A la vista de todo esto puede decirse que la pretendida crisis del arte contemporáneo se transformó en una crisis de la representación social del arte en un sentido más amplio y lo paradójico de todo lo anterior es que al mismo tiempo asistimos al surgimiento de una conciencia general estética crítica sin precedentes, ya que la problemática que plantea el arte contemporáneo ya no es monopolio de revistas especializadas y sus inquietudes empiezan a poder ser debatidas y analizadas por la opinión pública (y al margen de las instituciones públicas a menudo sumisas).

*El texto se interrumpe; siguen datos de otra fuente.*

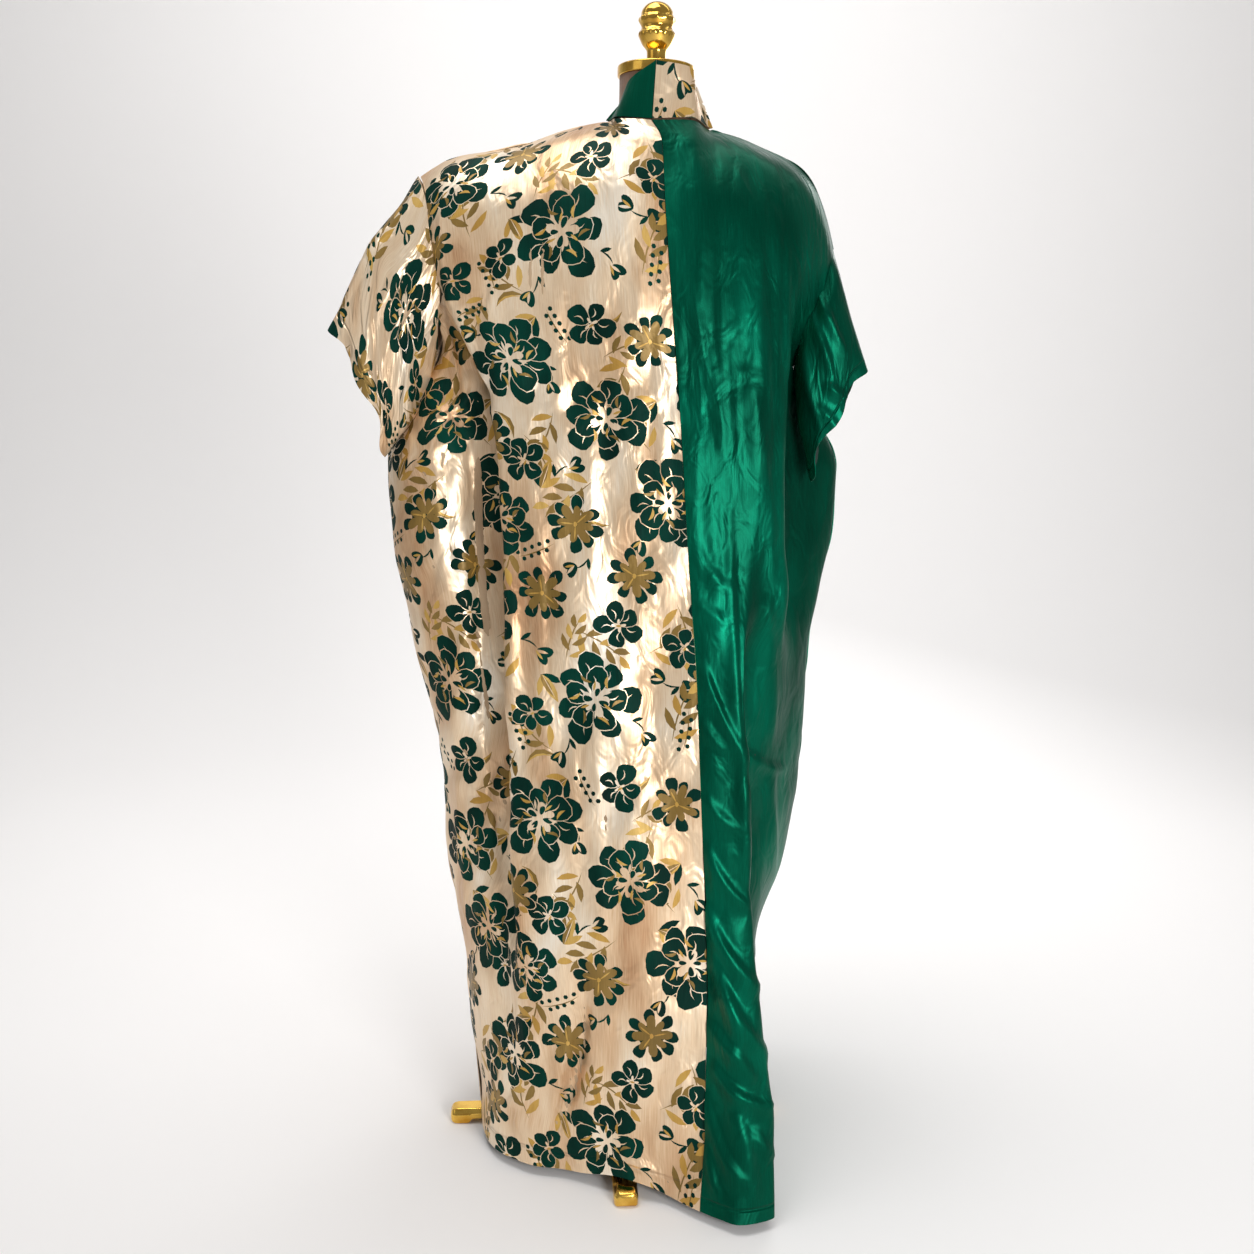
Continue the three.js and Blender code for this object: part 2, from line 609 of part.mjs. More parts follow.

Para restituir los diferentes enfoques de la problemática habría que cotejar la evolución cruzada de generaciones, las tradiciones de las disciplinas temporales, tradiciones disciplinarias, las posturas conceptuales y, en especial, los métodos de trabajo concretos de cada una de ellas. Ese planteamiento permitiría distinguir modelos particulares del pasado, cuya visibilidad suele ser inversamente proporcional a la fecundidad real que heredamos de ellos y los enfoques actuales, menos ideológicos y poco reconocibles para los profanos. Que traten sobre la difusión, la mediación, la producción o sobre las mismas las obras de arte, los numerosos estudios realizados en los últimos cuarenta años se remiten a enfoques propios de la investigación sociológica de cuyos resultados concretos aún se nutren los debates de mayor sentido. Y sobre todo que han destapado cuestionen altamente problemáticas para la sociología en su conjunto.

Mientras tanto nuestros responsables públicos de la cultura, cada cual con su intrépido voluntarismo a la hora de programar arte contemporáneo en su territorio, proseguirán con altos y bajos su labor de llenar obsesivamente las exposiciones, con el amargo consuelo que ante cada crisis estética, con su palo en alto, estas perseguirán aguantar su vela.